Manya Berenholz, a second grade teacher at a Long Island yeshiva, spends roughly an hour in the morning and another in the evening, checking the status of the 80 members she is setting up through SawYouAtSinai.
Berenholz, who focuses mostly on the over-30 crowd, says she has arranged almost a minyan of marriages. “What better for me to be doing?” she says. “Mah-jongg is not my thing.”
“You have to have a feel for people. A concern. A compassion.” And, “when you make a match, it’s the most exciting thing in the world. You’re in partnership with God,” says Berenholz.
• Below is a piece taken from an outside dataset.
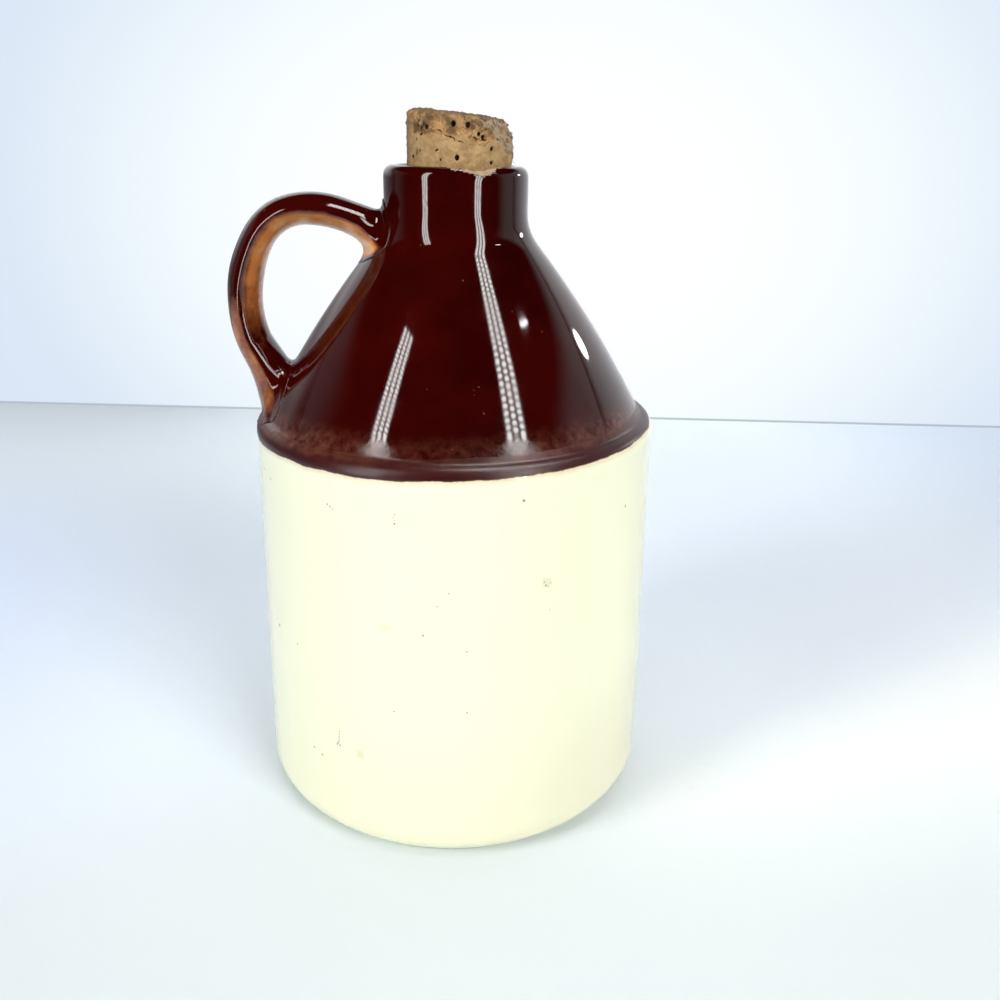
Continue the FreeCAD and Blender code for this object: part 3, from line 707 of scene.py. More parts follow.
def cork_skin(cork, rim):
    """Pores, slits, a worn grain, flaking on the torn face; all are offsets along the surface."""
    points, local, torn = cork_rings(cork, rim)
    along = np.stack([np.gradient(points[..., k], axis=0) for k in range(3)], axis=-1)
    around = np.stack([np.gradient(points[..., k], axis=1) for k in range(3)], axis=-1)
    normal = np.cross(around, along)
    normal /= np.maximum(np.linalg.norm(normal, axis=-1, keepdims=True), 1e-12)
    outward = points - np.array([0.0, 0.0, rim])
    normal *= np.sign((normal * outward).sum(-1, keepdims=True))
    shown = ease((points[..., 2] - rim + 1.0 * MM) / (1.5 * MM))
    face = ease(torn / (0.7 * MM) + 0.3 + 0.35 * rough(points, 1.3 * MM, 72))
    depth = np.zeros(face.shape)
    front = np.arctan2(local[..., 0], -local[..., 1])
    side_radius = np.maximum(np.hypot(local[..., 0], local[..., 1]), 1e-6)
    # dark: how far a point lies in a pore or a slit; there it gets the pores' dark cork and
    # painted shade
    dark = np.zeros(face.shape)
    on_side = ease((side_radius - 11.2 * MM) / (0.6 * MM))
    for turn, high, size in PORES:
        across = wrapped(front - math.radians(turn)) * side_radius
        gap = np.hypot(across, (local[..., 2] - high * MM) * 0.85) / (size * MM)
        hole = (1 - ease((gap - 0.45) / 0.65)) * on_side
        depth = np.maximum(depth, hole * cork.pore_depth)
        dark = np.maximum(dark, (1 - ease((gap - 0.7) / 0.5)) * on_side)
    ragged = rough(points, 1.6 * MM, 64)
    for turn, high, half, wide, slope in SLITS:
        u = wrapped(front - math.radians(turn)) * side_radius
        v = local[..., 2] - high * MM
        c, s = math.cos(math.radians(slope)), math.sin(math.radians(slope))
        ahead = (u * c + v * s) / (half * MM)
        beside = (-u * s + v * c + 0.18 * MM * ragged) / (wide * MM)
        gap = np.sqrt(ahead ** 2 + (beside / np.sqrt(np.clip(1.05 - ahead ** 2, 0.05, 1))) ** 2)
        cut = (1 - ease((gap - 0.35) / 0.75)) * (np.abs(ahead) < 1.1) * on_side
        depth = np.maximum(depth, cut * 0.55 * MM)
        dark = np.maximum(dark, 0.85 * cut)
    upper = ease((local[..., 2] - 12.6 * MM - 0.7 * MM * waves(points, 6 * MM, 62)) / (0.8 * MM))
    upper = upper * (1 - face)
    grain = 0.05 * MM * rough(points, 1.1 * MM, 61)
    flaked = upper * (0.16 * MM * rough(points, 2.6 * MM, 63) + 0.14 * MM)
    shreds = face * (0.30 * MM * np.abs(rough(points, 1.5 * MM, 65)) - 0.24 * MM
                     + 0.12 * MM * rough(points, 0.7 * MM, 66, 2) - 0.16 * MM * ragged)
    offset = (grain - flaked + shreds - depth) * shown
    points = points + normal * offset[..., None]
    value = 0.5 + 0.28 * rough(points, 3.0 * MM, 67)
    top = points[-1].mean(axis=0)
    low = points[0].mean(axis=0) - (0.0, 0.0, 2.0 * MM)
    return skin(points, low, top, torn=face, pore=np.clip(dark, 0, 1), upper=upper,
                grain=np.clip(value, 0, 1))


def plug_skin(jug, rim):
    """Plug from just below the lip to the seat: narrows as the mouth does, with flat ends."""
    clearance = 0.1 * MM
    mouth = jug.neck_radius - 2 * jug.lip_round - clearance
    heights = rim - np.linspace(jug.lip_round + 0.5 * MM, jug.mouth_depth, PLUG_ROWS)
    side = mouth - (rim - jug.lip_round - heights) * math.tan(jug.mouth_taper)
    radius = np.r_[side[0] * 0.5, side[0] * 0.93, side, side[-1] * 0.5]
    heights = np.r_[heights[0], heights[0], heights, heights[-1]]
    turn = np.linspace(0, 2 * np.pi, PLUG_AROUND, endpoint=False)
    rings = np.stack([radius[:, None] * np.cos(turn), radius[:, None] * np.sin(turn),
                      np.broadcast_to(heights[:, None], (len(radius), len(turn)))], axis=-1)
    plain = np.zeros(rings.shape[:2])
    return skin(rings, rings[0].mean(axis=0), rings[-1].mean(axis=0), torn=plain, pore=plain,
                upper=plain, grain=plain + 0.5)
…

It is difficult to generalize about the volunteer matchmaker. Some are drawn to the art by their skills, others pulled by their compassion, others by a combination of both.
There are the eerily prescient types like Alisa Adler, who once observed an unfamiliar woman’s stature and bearing from the back, and pronounced: “I know who your husband is!” The woman married Adler’s friend less than three years later. “Hashem has really used me a couple of times,” says Adler, who co-owns a business that syndicates real estate investments, and wears her hair and skirts long.
Matchmakers, of course, can hail from any community, not only the Orthodox world.
Johanna Berkman, who was raised in a Conservative household and now belongs to a Reform synagogue, has already earned her cloud in heaven — bringing three couples together in marriage.
Berkman, an Upper West Sider, believes her matchmaking instincts might be related to her skills as a fiction writer. “I feel like I understand people,” she says. “In an abstract, intellectual way, I can tell how people function. I’m interested in character, in the psychology of people.” She says she can imagine how the story of two individuals will progress.
As it happens, this is a tale that is close to my heart. On a starry night almost 12 years ago, Berkman introduced me to her husband’s friend, Jeremy Pomeroy, with whom she imagined I might share a future. That foresight has delivered us immeasurable joy — not to mention, two children. Thank God. And thank you too, Johanna.